“Dobbiamo spiegare ai giovani chi sono e come vivono i mafiosi, dobbiamo convincerli perché da soli non ce la possiamo fare”. Con queste parole Beppe Montana, Commissario della Squadra Mobile di Palermo, ucciso il 28 luglio 1985, chiedeva alla società civile e alle istituzioni di fare la propria parte per contrastare le mafie. 31 anni sono passati da quella frase e da quell’impegno spenti dai colpi di pistola di Cosa Nostra. Eppure quelle parole e quella intuizione rappresentano una lezione attuale: Beppe Montana viene ammazzato una domenica sera di quella estate di sangue, appena un anno dopo l’uccisione del compagno di tante battaglie Rocco Chinnici, col quale nel poco tempo libero si era recato spesso nelle scuole per parlare ai ragazzini raccontando la mafia e il sacrificio di tutte quelle persone che ad essa si erano opposti. Una settimana prima dell’agguato nel quale trovarono la morte Ninni Cassarà e uno degli agenti di scorta, sui quali furono scaricati, come in una guerra, duecento colpi di mitra.

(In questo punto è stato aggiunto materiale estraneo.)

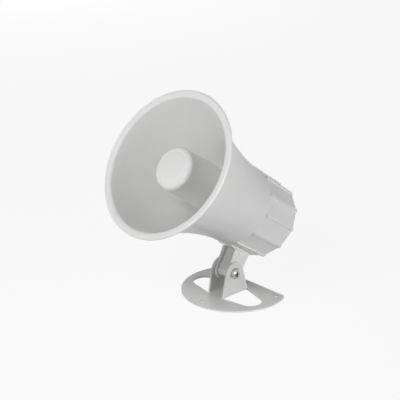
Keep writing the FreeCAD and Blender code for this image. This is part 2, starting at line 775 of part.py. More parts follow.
def make_terminal_tags():
    """Bent tags with an eye each for the soldered wire."""
    tags = []
    half, foot_s, face_x = tag_width / 2, magnet_s - strip_thickness, driver_circle + 0.2
    for r in (-tags_apart / 2, tags_apart / 2):
        foot = block(foot_s - tag_sheet, foot_s, r - half, r + half, driver_circle - 2.0, driver_circle + 1.5)
        blade = block(magnet_s - tag_length, foot_s - 0.2, r - half, r + half, face_x - tag_sheet, face_x)
        eye = Part.makeCylinder(0.2 * tag_width, 4 * tag_sheet, station(magnet_s - 0.8 * tag_length, r, face_x - 1),
                                Vector(1, 0, 0))
        tags.append(joined(foot, [blade]).cut(eye))
    return Part.makeCompound(tags)


# --- Siren board ---
def board_corners():
    inset = post_radius + 0.2
    return [(board_up + v * (board_depth / 2 - inset), h * (board_width / 2 - inset))
            for v in (-1, 1) for h in (-1, 1)]


def make_board():
    slab = block(board_back_s, board_s, board_up - board_depth / 2, board_up + board_depth / 2,
                 -board_width / 2, board_width / 2)
    corners = [e for e in slab.Edges if abs(e.tangentAt(e.FirstParameter).y) > 0.99]
    slab = slab.makeFillet(2.0, corners)
    holes = [rod(board_back_s - 1, board_s + 1, board_screw + bolt_slack, r, x) for r, x in board_corners()]
    return slab.cut(holes)


def make_board_screws():
    screws = []
    for r, x in board_corners():
        shank = rod(inside_s + 1.0, board_s, board_screw, r, x)
        top = board_s + board_screw_head_height
        head = rod(board_s, top, board_screw_head, r, x)
        recess = cross_recess(station(top, r, x), Vector(0, 1, 0), Vector(0, 0, 1),
                              0.55 * board_screw_head, 0.65 * board_screw_head_height)
        screws.append(joined(shank, [head]).cut(recess))
    return Part.makeCompound(screws)


def on_board(height, r_low, r_high, x_low, x_high, lift=0.0):
    """Box on the board's front, measured from the board's middle."""
    return block(board_s + lift, board_s + lift + height, board_up + r_low, board_up + r_high, x_low, x_high)


def make_siren_chip():
    """Eight-legged chip."""
    places = [chip_pitch * step for step in (-1.5, -0.5, 0.5, 1.5)]
    body = on_board(3.3, -3.2, 3.2, -5.0, 5.0, 0.6)
    legs = [on_board(2.4, side * 3.6 - 0.2, side * 3.6 + 0.2, x - 0.25, x + 0.25)
            for side in (-1, 1) for x in places]
    shoulders = [on_board(0.3, side * 3.5 - 0.5, side * 3.5 + 0.3, x - 0.25, x + 0.25, 2.1)
                 for side in (-1, 1) for x in places]
    return joined(body, legs + shoulders)


def make_transistors():
    """Two power transistors standing on the board, each with its metal tab."""
    pieces = []
    for x in (-16.0, 11.0):
        body = on_board(6.2, 2.6, 6.8, x, x + 6.5, 1.6)
        tab = on_board(2.0, 5.6, 6.8, x, x + 6.5, 7.7)
        legs = [on_board(2.0, 4.3, 4.9, x + 3.25 + k * 1.8 - 0.3, x + 3.25 + k * 1.8 + 0.3) for k in (-1, 0, 1)]
        pieces.append(joined(body, [tab] + legs))
    return Part.makeCompound(pieces)


def make_capacitor():
    """Electrolytic can with a rolled groove near its foot."""
    radius, height, r, x = 4.0, 9.0, board_up - 8.6, 6.5
    can = rod(board_s, board_s + height, radius, r, x)
    groove = rod(board_s + 1.4, board_s + 2.1, radius + 1, r, x).cut(rod(board_s, board_s + 4, radius - 0.35, r, x))
    return can.cut(groove)


def make_resistors():
    pieces = []
    for r in (9.2, 12.0):
        for x in (-7.0, 4.5):
            body = Part.makeCylinder(0.9, 4.6, station(board_s + 1.2, board_up + r, x - 2.3), Vector(1, 0, 0))
            wire = Part.makeCylinder(0.3, 8.0, station(board_s + 1.2, board_up + r, x - 4.0), Vector(1, 0, 0))
            feet = [rod(board_s, board_s + 1.6, 0.36, board_up + r, x + k * 3.8) for k in (-1, 1)]
            pieces.append(joined(body, [wire] + feet))
    return Part.makeCompound(pieces)


def block_screw_places():
    return [(-9.4, -9.5), (-9.4, -4.5)]


def make_lead_block():
    """Two-way screw block that the supply leads are clamped in."""
    body = on_board(7.5, -13.2, -6.0, -12.0, -2.0)
    wells = [rod(board_s + 5.0, board_s + 8.5, 1.7, board_up + r, x) for r, x in block_screw_places()]
    mouths = [on_board(2.6, -14.0, -11.0, x - 1.4, x + 1.4, 1.2) for _, x in block_screw_places()]
    return body.cut(wells + mouths)


def make_lead_block_screws():
    screws = []
    for r, x in block_screw_places():
        head = rod(board_s + 5.0, board_s + 6.8, 1.6, board_up + r, x)
        slot = on_board(2.0, r - 2.0, r + 2.0, x - 0.25, x + 0.25, 6.0)
        screws.append(head.cut(slot))
    return Part.makeCompound(screws)


def wire_along(points):
    """Tube of straight runs joined by arcs as large as the runs allow, and its arcs' radii."""
    places = [station(*p) for p in points]
    edges, radii, here = [], [], places[0]
    for before, corner, after in zip(places, places[1:], places[2:]):
        back, on = before - corner, after - corner
        turn = math.pi - back.getAngle(on)
        reach = 0.45 * min(back.Length, on.Length)
        radii.append(reach / math.tan(turn / 2))
        back.normalize()
        on.normalize()
        start, end = corner + back * reach, corner + on * reach
        centre_way = back + on
        centre_way.normalize()
        depth = reach / math.cos(back.getAngle(on) / 2) - radii[-1]
        edges += [Part.makeLine(here, start), Part.Arc(start, corner + centre_way * depth, end).toShape()]
        here = end
    edges.append(Part.makeLine(here, places[-1]))
    spine = Part.Wire(edges)
    first = places[1] - places[0]
    section = Part.Wire(Part.makeCircle(lead_radius, places[0], first))
    return spine.makePipeShell([section], True, False), radii, spine.Length


def make_driver_lead(side):
    """Wire from a hole near the board's edge to one of the driver's tags."""
    start_x, tag_r = board_width / 2 - 5.5, side * tags_apart / 2
    on_tag = driver_circle + 0.2 + lead_radius
    points = [
        (board_s, board_up + side * 2.0 - 7.5, start_x),
        (board_s + 3.6, board_up + side * 2.0 - 7.5, start_x),
        (board_s + 7.4, tag_r - 0.5, start_x + 4.2),
        (board_s + 9.0, tag_r, on_tag - 2.5),
        (yoke_back_s + 2.6, tag_r, on_tag + 0.14),
        (magnet_s - tag_length + 0.2, tag_r, on_tag),
        (magnet_s - tag_length / 2, tag_r, on_tag),
    ]
    tube, radii, length = wire_along(points)
    print("driver lead", side, "length", round(length, 1), "radii", [round(r, 1) for r in radii],
          "volume ratio", round(tube.Volume / (math.pi * lead_radius ** 2 * length), 4))
    return tube


# --- Build and export ---
def tilted(shape):
    """The horn's pieces, raised about the pivot."""
    turned_shape = shape.copy()
    turned_shape.rotate(pivot, Vector(1, 0, 0), -tilt)
    return turned_shape


bracket_pieces = {
    "mounting_bracket": make_bracket,
    "pivot_bolt": make_pivot_bolt,
    "flat_washer": make_flat_washer,
    "spring_washer": make_spring_washer,
    "pivot_nut": make_pivot_nut,
}
horn_pieces = {
    "horn_bell": make_bell,
    "reflector_bullet": make_bullet,
    "tone_tube": make_tone_tube,
    "rear_housing": make_housing,
    "pivot_leg": make_pivot_leg,
    "housing_seal": make_housing_seal,
    "housing_screws": make_housing_screws,
    "lead_grommet": make_grommet,
    "throat_gasket": make_throat_gasket,
    "compression_cap": make_compression_cap,
    "phase_plug": make_phase_plug,
    "diaphragm_dome": make_dome,
    "coil_former": make_former,
    "voice_coil": make_voice_coil,
    "diaphragm_surround": make_surround,
    "clamp_ring": make_clamp_ring,
    "top_plate": make_top_plate,
    "ring_magnet": make_magnet,
    "magnet_yoke": make_yoke,
    "driver_screws": make_driver_screws,
    "terminal_strip": make_terminal_strip,
    "terminal_tags": make_terminal_tags,
    "siren_board": make_board,
    "board_screws": make_board_screws,
    "siren_chip": make_siren_chip,
    "power_transistors": make_transistors,
    "supply_capacitor": make_capacitor,
    "resistors": make_resistors,
    "lead_block": make_lead_block,
    "lead_block_screws": make_lead_block_screws,
    "driver_lead_upper": lambda: make_driver_lead(1),
    "driver_lead_lower": lambda: make_driver_lead(-1),
}

os.makedirs("parts", exist_ok=True)
for name, make in bracket_pieces.items():
    make().exportStep("parts/" + name + ".step")
for name, make in horn_pieces.items():
    tilted(make()).exportStep("parts/" + name + ".step")
print("pieces", len(bracket_pieces) + len(horn_pieces), "housing length", round(housing_length, 2))
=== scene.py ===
import json
import math

import bmesh
import bpy
from mathutils import Matrix, Vector


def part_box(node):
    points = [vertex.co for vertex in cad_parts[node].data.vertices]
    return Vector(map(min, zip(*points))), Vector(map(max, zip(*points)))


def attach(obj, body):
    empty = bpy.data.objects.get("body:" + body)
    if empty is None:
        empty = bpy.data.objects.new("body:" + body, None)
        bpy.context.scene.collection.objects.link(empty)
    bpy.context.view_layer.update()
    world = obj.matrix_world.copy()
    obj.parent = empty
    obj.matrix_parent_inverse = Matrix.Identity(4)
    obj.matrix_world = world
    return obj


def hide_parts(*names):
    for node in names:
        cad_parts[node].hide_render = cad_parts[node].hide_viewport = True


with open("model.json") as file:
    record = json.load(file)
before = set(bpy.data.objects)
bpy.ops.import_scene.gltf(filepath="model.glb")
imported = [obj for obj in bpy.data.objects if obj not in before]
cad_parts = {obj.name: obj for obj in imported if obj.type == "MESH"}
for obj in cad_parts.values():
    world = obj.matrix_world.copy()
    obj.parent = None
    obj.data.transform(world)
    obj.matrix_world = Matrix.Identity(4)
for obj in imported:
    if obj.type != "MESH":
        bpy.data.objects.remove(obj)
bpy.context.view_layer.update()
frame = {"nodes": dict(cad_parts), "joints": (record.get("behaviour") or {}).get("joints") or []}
nodes = frame["nodes"]
scene = bpy.context.scene
print("frame loaded:", len(nodes), "nodes")

# where things are
joints = {joint["name"]: joint for joint in frame["joints"]}
pivot = Vector(joints["horn_tilt"]["pos_m"])
stroke = Vector(joints["coil_stroke"]["axis"])
tilt = math.atan2(stroke.z, -stroke.y)
levelled = Matrix.Rotation(tilt, 4, "X") @ Matrix.Translation(-pivot)


def levelBox(node):
    # corners of a node with the horn turned level about the pivot
    corners = [levelled @ v.co for v in nodes[node].data.vertices]
    low = Vector([min(c[i] for c in corners) for i in range(3)])
    high = Vector([max(c[i] for c in corners) for i in range(3)])
    return low, high


coilLow, coilHigh = levelBox("voice_coil")
axisHeight = (coilLow.z + coilHigh.z) / 2
# a piece drawn with its axis on Y and the pivot's station at 0 goes to its place with this
onHorn = (Matrix.Translation(pivot) @ Matrix.Rotation(-tilt, 4, "X")
          @ Matrix.Translation((0, 0, axisHeight)))
bellLow, bellHigh = levelBox("horn_bell")
bulletLow, bulletHigh = levelBox("reflector_bullet")
housingLow, housingHigh = levelBox("rear_housing")
mouthY, seamY, rearY = bellLow.y, housingLow.y, housingHigh.y
bellRadius = bellHigh.x
ribTop = housingHigh.x
ribHeight = 0.001
cornerRadius = ribTop - ribHeight  # the housing's corners under their ribs
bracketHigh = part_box("mounting_bracket")[1]


# node helpers
def addNode(tree, kind, inputs=None, **settings):
    node = tree.nodes.new("ShaderNode" + kind)
    for key, value in settings.items():
        setattr(node, key, value)
    for key, value in (inputs or {}).items():
        if isinstance(value, bpy.types.NodeSocket):
            tree.links.new(value, node.inputs[key])
        else:
            node.inputs[key].default_value = value
    return node


def maths(tree, operation, a, b=0.0, clamp=False):
    return addNode(tree, "Math", {0: a, 1: b}, operation=operation, use_clamp=clamp).outputs[0]


def mixColour(tree, factor, a, b, blend="MIX"):
    node = addNode(tree, "Mix", {0: factor, 6: a, 7: b}, data_type="RGBA", blend_type=blend)
    return node.outputs[2]


def spread(tree, value, low, high, newLow=0.0, newHigh=1.0):
    node = addNode(tree, "MapRange", {0: value, 1: low, 2: high, 3: newLow, 4: newHigh})
    return node.outputs[0]


def newGroup(name, inputs, outputs):
    # shader node group with named sockets, its in and out nodes ready
    group = bpy.data.node_groups.new(name, "ShaderNodeTree")
    for label, kind, value in inputs:
        socket = group.interface.new_socket(label, in_out="INPUT", socket_type="NodeSocket" + kind)
        if value is not None:
            socket.default_value = value
    for label, kind in outputs:
        group.interface.new_socket(label, in_out="OUTPUT", socket_type="NodeSocket" + kind)
    return group, group.nodes.new("NodeGroupInput"), group.nodes.new("NodeGroupOutput")


def useGroup(tree, group, inputs=None):
    node = tree.nodes.new("ShaderNodeGroup")
    node.node_tree = group
    for key, value in (inputs or {}).items():
        if isinstance(value, bpy.types.NodeSocket):
            tree.links.new(value, node.inputs[key])
        else:
            node.inputs[key].default_value = value
    return node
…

Di loro sappiamo che erano amici, che avevano collaborato con pochi mezzi e turni massacranti, in quella fase così difficile : “A Palermo siamo poco più d’una decina a costituire un reale pericolo per la mafia. E bersagli facili, purtroppo – aveva detto proprio Montana in occasione dell’assassinio di Chinnici – e se i mafiosi decidono di ammazzarci possono farlo senza difficoltà”. Eppure dobbiamo a loro, all’opera infaticabile di quei poliziotti, di magistrati come Falcone e Borsellino (che proprio in quei mesi sono all’Asinara a preparare l’istruttoria per il maxi-processo), alla tenacia, alla competenza e al talento investigativo di tanti servitori dello Stato, se ebbe inizio un’epoca nuova nell’attività di contrasto alla criminalità organizzata in Sicilia.
Fu proprio Montana, che i colleghi e i suoi uomini chiamavano Serpico per la sua determinazione instancabile, arrivato a Palermo nell’82 all’indomani della morte del Generale Dalla Chiesa, a riorganizzare secondo criteri di efficienza la sezione “Catturandi” , conseguendo successi straordinari nella ricerca di latitanti, scoprendo gli arsenali dei boss, colpendo la rete del traffico di droga e del contrabbando guidata da Tommaso Spataro, eseguendo parte dei 475 mandati di cattura emessi dal pool antimafia, arrestando a pochi giorni dell’imboscata nella quale trovò la morte, otto degli uomini di fiducia di Michele Greco. Investigatore dallo straordinario intuito, capace di ricostruire una vicenda criminale partendo da un indizio apparentemente trascurabile, è tra i pochi che di Cosa Nostra prova a delineare un quadro completo, cercando i collegamenti con le altre organizzazioni criminali, specialmente negli Stati Uniti e in Campania, indirizzando le sue indagini sulle piste internazionali che facevano pervenire in Sicilia i proventi del traffico di droga da destinare al riciclaggio e alla circolazione nei flussi legali, proprio come aveva fatto Boris Giuliano, ucciso sei anni prima.
Recita così la motivazione della Medaglia d’Oro al Valor Civile alla sua memoria: «Sprezzante dei pericoli cui si esponeva nell’operare contro la feroce organizzazione mafiosa, svolgeva in prima persona e con spirito d’iniziativa non comune, un intenso e complesso lavoro investigativo che portava all’identificazione e all’arresto di numerosi fuorilegge. Testimonianza di attaccamento al dovere spinto fino all’estremo sacrificio della vita».
Sono 1442 i poliziotti caduti in servizio dal 15 aprile del 1945, per garantire la sicurezza dei cittadini e delle istituzioni. Tanti di loro hanno dato la vita nella lotta contro la mafia. Il loro sacrificio è un esempio, ma deve essere anche un impegno comune che deve svilupparsi nella società tutta; nell’economia, che in tempi di crisi è esposta alla penetrazione delle organizzazioni criminali; nella politica, la cui autorevolezza rischia di essere compromessa da fenomeni corruttivi e clientelari; nell’informazione, che deve liberarsi dalle tentazioni del sensazionalismo per recuperare il suo ruolo di servizio; nella scuola, dove Montana, Chinnici e Cassarà andavano a fare lezione di cultura della legalità, perché educhi le generazioni future al rispetto dei diritti, alla democrazia e alla libertà di vivere da uguali, senza paura e con dignità.